Lower Limit Price
Definition
The Lower Limit Price is the minimum price level to which a stock is allowed to decline in a single trading session. * South Korea: The floor is set at -30% from the previous day's close. * Once the price hits this level, sellers can offer shares at this price, but no trades can occur below it.
The Liquidity Trap
Hitting the lower limit (Limit Down) creates a liquidity crisis for holders. * If a stock is "locked limit down," there is an overwhelming number of sell orders and zero buy orders. * Trapped: Investors want to exit to stop the bleeding, but they physically cannot sell their shares. They have to wait until the next day, where the price might gap down again.
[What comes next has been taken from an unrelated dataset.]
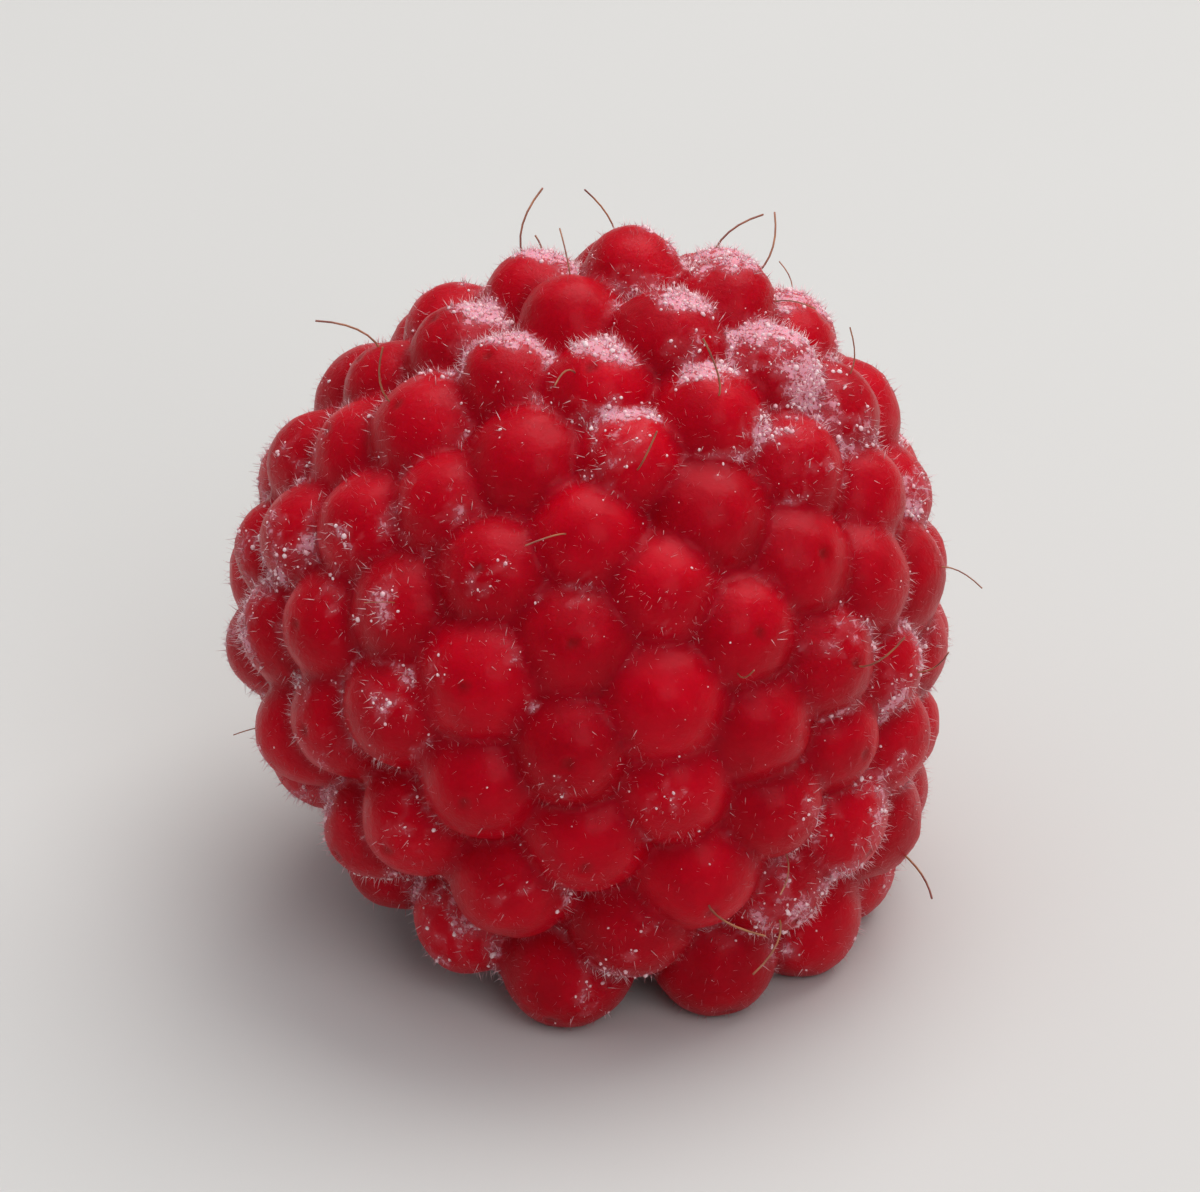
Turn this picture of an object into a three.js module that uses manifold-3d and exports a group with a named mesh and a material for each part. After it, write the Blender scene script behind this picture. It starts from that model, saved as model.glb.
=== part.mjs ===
// A picked raspberry: one aggregate fruit, whose drupelets have grown together round the hollow
// that the receptacle left. It stands on its open mouth, and its tip leans to one side.
// Millimetres, +Z up. The origin is under the middle of the berry, on the surface it stands on.

import * as THREE from 'three';
import { mergeVertices } from 'three/addons/utils/BufferGeometryUtils.js';
import Module from 'manifold-3d';

const wasm = await Module();
wasm.setup();

// ---- Driving dimensions ----

// The berry as it would have grown straight, with its axis upright.
const BERRY_WIDTH = 20.2; // over the drupelets, round the widest ring
const BERRY_HEIGHT = 18.7; // from the mouth to the top of the tip
const WIDEST_Z = 6.5; // height of the widest ring
const POINTEDNESS = 1.55; // of the cone above that: 1 is half an ellipse, and more is sharper
const RIM_WIDTH = 16.8; // over the drupelets round the mouth
const TUCK = 2.2; // how late the sides turn in towards the mouth

const DRUPELETS = 128;
const DRUPELET_DEPTH = 4.3; // through the fruit's wall, from outer to inner end
const TIP_SIZE = 0.86; // of the drupelets at the tip, compared with those at the widest ring
const PLUMPNESS = 0.76; // half width of a drupelet, as a share of the spacing round it
const UNEVENNESS = 0.07; // how much the drupelets' sizes differ, up or down
const RAISE_SPREAD = 0.3; // how much their heights over the seat line differ in all
const TURN_SPREAD = 0.15; // how much they stray round the axis in all, in radians

const MOUTH_WIDTH = 11.0; // of the hollow, where the receptacle came out
const HOLLOW_TOP_WIDTH = 7.0; // of the hollow, where its rounded end begins
const HOLLOW_DEPTH = 13.0;

// How it grew and stands.
const TIP_SHIFT = 1.2; // of the tip off the axis, towards +X
const MOUTH_SHIFT = 1.5; // of the mouth's middle off the axis, towards +X
const LEAN_RIGHT = THREE.MathUtils.degToRad(10); // of the axis, towards +X
const LEAN_BACK = THREE.MathUtils.degToRad(2); // of the axis, towards +Y
const RIM_RISE = [1.5, 2.5]; // the leaning rim sags to the surface, but not where it rises past these
const REST_BAND = 0.9; // rim drupelets this near above the surface reach down to it
const FLAT_BITE = 0.18; // how much of a drupelet is pressed flat where it carries the berry

const SKIN = { color: 0xa8101f, roughness: 0.38, metalness: 0 };
const SEED = 20;

// ---- What follows from them ----

const HALF_DEPTH = DRUPELET_DEPTH / 2;
const SEAT_RADIUS = BERRY_WIDTH / 2 - HALF_DEPTH; // of the drupelets' centres, at the widest
const SEAT_TOP = BERRY_HEIGHT - HALF_DEPTH; // height of the centre of the drupelet at the tip
const RIM_RADIUS = RIM_WIDTH / 2 - HALF_DEPTH; // of the lowest drupelets' centres
const RIM_Z = 1.9; // height of their centres
const RIM_BAND = 1; // seats this near above that height are the rim's
const GOLDEN_ANGLE = Math.PI * (3 - Math.sqrt(5));
const LEAN = new THREE.Matrix4().makeRotationFromEuler(new THREE.Euler(-LEAN_BACK, LEAN_RIGHT, 0));

const CONE_SHARE = 0.7; // of the seat line's points, from the tip down to the widest ring
const LINE_POINTS = 240;
const SETTLE_ROUNDS = 80;
const PUSH_REACH = 0.62; // how near two seats may come unpushed, as a share of their summed sizes
const PUSH_SHARE = 0.2; // of what they lack to that, in one round
const MOUTH_BEND = 1.5; // how late below the widest ring the berry bends and sags to its mouth
const FLESH_RINGS = 12;
const FLESH_DROP = 0.5; // of the flesh below the rim drupelets' centres
const AROUND = 36; // sides of the flesh and of the hollow
const BENDS = 5; // of the hollow's rounded end
const BEYOND = 6; // how far the hollow's cutter and the surface's slab reach past the berry
const MERGE_WITHIN = 1e-4; // points this near each other are one

// Mulberry32: the same draws in every run.
function randomDraws(seed) {
  let state = seed;
  return () => {
    state = (state + 0x6d2b79f5) | 0;
    let t = Math.imul(state ^ (state >>> 15), 1 | state);
    t = (t + Math.imul(t ^ (t >>> 7), 61 | t)) ^ t;
    return ((t ^ (t >>> 14)) >>> 0) / 4294967296;
  };
}

// ---- Where the drupelets sit ----

// The line that their centres lie on, turned round the axis, from the tip to the rim: a cone with
// a blunt tip above the widest ring, and a tuck towards the mouth below it.
function seatLine() {
  const points = [];
  for (let index = 0; index <= LINE_POINTS; index++) {
    const share = index / LINE_POINTS;
    if (share < CONE_SHARE) {
      const angle = (Math.PI / 2) * (share / CONE_SHARE);
      const radius = SEAT_RADIUS * Math.sin(angle) ** POINTEDNESS;
      points.push(new THREE.Vector2(radius, WIDEST_Z + (SEAT_TOP - WIDEST_Z) * Math.cos(angle)));
    } else {
      const drop = (share - CONE_SHARE) / (1 - CONE_SHARE);
      const radius = SEAT_RADIUS - (SEAT_RADIUS - RIM_RADIUS) * drop ** TUCK;
      points.push(new THREE.Vector2(radius, THREE.MathUtils.lerp(WIDEST_Z, RIM_Z, drop)));
    }
  }
  return points;
}

// The area that the line has swept round the axis, from the tip to each of its points.
function sweptAreas(line) {
  const areas = [0];
  for (let index = 1; index < line.length; index++) {
    const length = line[index].distanceTo(line[index - 1]);
    areas.push(areas[index - 1] + Math.PI * (line[index].x + line[index - 1].x) * length);
  }
  return areas;
}

// Puts a seat back on the line, at its own turn round the axis, and faces it out of the fruit.
function putOnLine(seat, line) {
  const turn = Math.atan2(seat.centre.y, seat.centre.x);
  const beside = new THREE.Vector2(Math.hypot(seat.centre.x, seat.centre.y), seat.centre.z);
  let nearest = 0;
  for (let index = 1; index < line.length; index++) {
    if (line[index].distanceTo(beside) < line[nearest].distanceTo(beside)) nearest = index;
  }
  const before = line[Math.max(nearest - 1, 0)];
  const after = line[Math.min(nearest + 1, line.length - 1)];
  const along = after.clone().sub(before).normalize();
  const { x: radius, y: height } = line[nearest];
  seat.centre.set(radius * Math.cos(turn), radius * Math.sin(turn), height);
  seat.normal.set(-along.y * Math.cos(turn), -along.y * Math.sin(turn), along.x);
}

// The seats start on a golden-angle spiral that gives each of them the same room.
function spiralSeats(line, spacing) {
  const draw = randomDraws(SEED);
  const areas = sweptAreas(line);
  const seats = [];
  let index = 0;
  for (let count = 0; count < DRUPELETS; count++) {
    while (areas[index] < (areas[LINE_POINTS] * (count + 0.5)) / DRUPELETS) index++;
    const turn = count * GOLDEN_ANGLE + TURN_SPREAD * (draw() - 0.5);
    const { x: radius, y: height } = line[index];
    const even = THREE.MathUtils.lerp(TIP_SIZE, 1, THREE.MathUtils.smoothstep(radius, 0, SEAT_RADIUS));
    const size = even * (1 + UNEVENNESS * (2 * draw() - 1));
    seats.push({
      centre: new THREE.Vector3(radius * Math.cos(turn), radius * Math.sin(turn), height),
      normal: new THREE.Vector3(),
      size,
      halfWidth: spacing * PLUMPNESS * size,
      spin: Math.PI * draw(),
      raise: RAISE_SPREAD * (draw() - 0.5),
    });
  }
  return seats;
}

// Seats push each other apart over the swept line until they are packed as evenly as they grow.
function settle(seats, line, spacing) {
  const push = new THREE.Vector3();
  for (let round = 0; round < SETTLE_ROUNDS; round++) {
    const shifts = seats.map((seat) => {
      const shift = new THREE.Vector3();
      for (const other of seats) {
        push.subVectors(seat.centre, other.centre);
        const overlap = PUSH_REACH * spacing * (seat.size + other.size) - push.length();
        if (other !== seat && overlap > 0) {
          shift.addScaledVector(push.normalize(), PUSH_SHARE * overlap);
        }
      }
      return shift;
    });
    seats.forEach((seat, index) => {
      seat.centre.add(shifts[index]);
      putOnLine(seat, line);
    });
  }
}

// A place in the berry as it would have grown straight, taken to where it is.
function grown(place) {
  const rise = THREE.MathUtils.inverseLerp(WIDEST_Z, BERRY_HEIGHT, Math.max(place.z, WIDEST_Z));
  const fall = THREE.MathUtils.clamp((WIDEST_Z - place.z) / (WIDEST_Z - RIM_Z), 0, 1);
  const drop = fall ** MOUTH_BEND;
  const towardsLean = place.x / Math.max(Math.hypot(place.x, place.y), 0.01);
  const rimRise = RIM_RADIUS * Math.sin(LEAN_RIGHT) * (1 - towardsLean);
  const sag = rimRise * (1 - THREE.MathUtils.smoothstep(rimRise, ...RIM_RISE));
  place.x += TIP_SHIFT * rise ** 2 + MOUTH_SHIFT * drop;
  place.applyMatrix4(LEAN);
  place.z -= sag * drop;
  return place;
}

// How far a drupelet reaches below its centre.
function reachDown(seat) {
  return Math.hypot(HALF_DEPTH * seat.normal.z, seat.halfWidth * Math.sqrt(1 - seat.normal.z ** 2));
}

function growDrupelets() {
  const line = seatLine();
  const room = sweptAreas(line)[LINE_POINTS] / DRUPELETS;
  const spacing = Math.sqrt((room * 2) / Math.sqrt(3));
  const seats = spiralSeats(line, spacing);
  settle(seats, line, spacing);
  for (const seat of seats) {
    seat.atRim = seat.centre.z < RIM_Z + RIM_BAND;
    seat.centre.addScaledVector(seat.normal, seat.raise);
    grown(seat.centre);
    seat.normal.transformDirection(LEAN);
  }
  return seats;
}

// The berry is set down on its lowest drupelets, and the rim's others that are close above the
// surface reach down to it. All of them are pressed a little flat by the berry's weight.
function standOnSurface(seats) {
  const lowest = Math.min(...seats.map((seat) => seat.centre.z - reachDown(seat)));
  for (const seat of seats) {
    seat.centre.z -= lowest;
    const gap = seat.centre.z - reachDown(seat);
    if (seat.atRim && gap < REST_BAND) seat.centre.z -= gap + FLAT_BITE;
  }
  return lowest;
}

// ---- Solids ----

function solidOf(geometry) {
  geometry.deleteAttribute('normal');
  geometry.deleteAttribute('uv');
  const merged = mergeVertices(geometry, MERGE_WITHIN);
  return new wasm.Manifold(new wasm.Mesh({
    numProp: 3,
    vertProperties: merged.attributes.position.array,
    triVerts: new Uint32Array(merged.index.array),
  }));
}

function drupelet(seat) {
  const shape = new THREE.IcosahedronGeometry(1, 1);
  shape.rotateY(seat.spin);
  shape.scale(seat.halfWidth, HALF_DEPTH, seat.halfWidth);
  const out = new THREE.Vector3(0, 1, 0);
  shape.applyQuaternion(new THREE.Quaternion().setFromUnitVectors(out, seat.normal));
  shape.translate(...seat.centre);
  return solidOf(shape);
}

// Turns a profile of radius and height round the berry's axis, and leans it as the berry grew.
function turned(profile, lowest) {
  const shape = new THREE.LatheGeometry(profile, AROUND);
  shape.rotateX(Math.PI / 2);
  const places = shape.attributes.position;
  for (let index = 0; index < places.count; index++) {
    const place = grown(new THREE.Vector3().fromBufferAttribute(places, index));
    places.setXYZ(index, place.x, place.y, place.z - lowest);
  }
  return solidOf(shape);
}

// The flesh behind the drupelets fills the berry up to their centres.
function flesh(lowest) {
  const line = seatLine();
  const bottom = RIM_Z - FLESH_DROP;
  const profile = [new THREE.Vector2(0, bottom), new THREE.Vector2(RIM_RADIUS, bottom)];
  for (let ring = FLESH_RINGS; ring > 0; ring--) {
    profile.push(line[Math.round((LINE_POINTS * ring) / FLESH_RINGS)]);
  }
  profile.push(new THREE.Vector2(0, SEAT_TOP));
  return turned(profile, lowest);
}

// The space of the receptacle: a cone with a rounded end, open at the mouth.
function hollow(lowest) {
  const radius = HOLLOW_TOP_WIDTH / 2;
  const shoulder = HOLLOW_DEPTH - radius;
  const splay = (MOUTH_WIDTH / 2 - radius) / shoulder;
  const mouth = new THREE.Vector2(radius + splay * (shoulder + BEYOND), -BEYOND);
  const profile = [new THREE.Vector2(0, -BEYOND), mouth];
  for (let bend = 0; bend < BENDS; bend++) {
    const angle = (Math.PI / 2) * (bend / BENDS);
    profile.push(new THREE.Vector2(radius * Math.cos(angle), shoulder + radius * Math.sin(angle)));
  }
  profile.push(new THREE.Vector2(0, HOLLOW_DEPTH));
  return turned(profile, lowest);
}

function belowSurface() {
  const side = 2 * BERRY_WIDTH;
  return solidOf(new THREE.BoxGeometry(side, side, BEYOND).translate(0, 0, -BEYOND / 2));
}

// Small gaps that the fusing seals inside the wall come out as shells of their own, and are filled.
function growBerry() {
  const seats = growDrupelets();
  const lowest = standOnSurface(seats);
  const drupelets = wasm.Manifold.union(seats.map(drupelet)).add(flesh(lowest));
  const shells = drupelets.subtract(hollow(lowest)).subtract(belowSurface()).decompose();
  return shells.reduce((whole, shell) => (shell.volume() > whole.volume() ? shell : whole));
}

// ---- The part ----

// The solid as a mesh, moved so that the origin is under the middle of it.
function meshOf(solid, name, finish) {
  const { vertProperties, triVerts } = solid.getMesh();
  const geometry = new THREE.BufferGeometry();
  geometry.setAttribute('position', new THREE.BufferAttribute(vertProperties, 3));
  geometry.setIndex(new THREE.BufferAttribute(triVerts, 1));
  geometry.computeBoundingBox();
  const middle = geometry.boundingBox.getCenter(new THREE.Vector3());
  geometry.translate(-middle.x, -middle.y, 0);
  geometry.computeVertexNormals();
  const mesh = new THREE.Mesh(geometry, new THREE.MeshStandardMaterial(finish));
  mesh.name = name;
  return mesh;
}

const part = new THREE.Group();
part.name = 'picked_raspberry';
part.add(meshOf(growBerry(), 'raspberry', SKIN));

export default part;
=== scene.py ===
# A frosted raspberry, picked, standing on the open mouth of its hollow. Its drupelets, the frost
# on them, the down all over them and the dry styles are grown here round the berry's CAD solid.
import math
from collections import namedtuple

import bpy
import numpy as np
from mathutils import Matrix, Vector
from mathutils.bvhtree import BVHTree


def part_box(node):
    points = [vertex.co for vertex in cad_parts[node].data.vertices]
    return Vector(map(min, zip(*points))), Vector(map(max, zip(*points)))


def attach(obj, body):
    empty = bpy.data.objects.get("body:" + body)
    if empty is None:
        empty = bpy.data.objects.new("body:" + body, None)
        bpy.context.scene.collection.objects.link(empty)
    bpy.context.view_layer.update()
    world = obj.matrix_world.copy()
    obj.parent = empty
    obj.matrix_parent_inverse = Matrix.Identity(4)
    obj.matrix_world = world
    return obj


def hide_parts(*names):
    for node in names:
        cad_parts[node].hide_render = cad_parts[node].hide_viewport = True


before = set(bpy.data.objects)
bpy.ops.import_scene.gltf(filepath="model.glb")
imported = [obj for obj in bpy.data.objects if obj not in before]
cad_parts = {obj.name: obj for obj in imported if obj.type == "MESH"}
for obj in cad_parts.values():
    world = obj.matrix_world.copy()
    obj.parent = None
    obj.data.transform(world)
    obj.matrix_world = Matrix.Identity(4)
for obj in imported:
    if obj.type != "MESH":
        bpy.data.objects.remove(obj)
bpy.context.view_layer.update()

MM = 0.001

# ---- The berry's driving sizes: the same as the solid's, in metres and radians ----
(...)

Terminology: "Catching a Falling Knife"
- While there is a strategy called "Ha-Tta" in Korea (buying at the lower limit), in English, this is famously warned against as "Catching a falling knife."
- It means buying an asset that is rapidly declining in price. Just because it hit the limit doesn't mean it's cheap; it often means something is fundamentally broken.
US Context
- In the US markets, there is no hard price floor. A stock can theoretically go to zero in a single day.
- Instead, LULD (Limit Up-Limit Down) rules pause trading to prevent irrational panic, but they do not stop the eventual devaluation of the asset.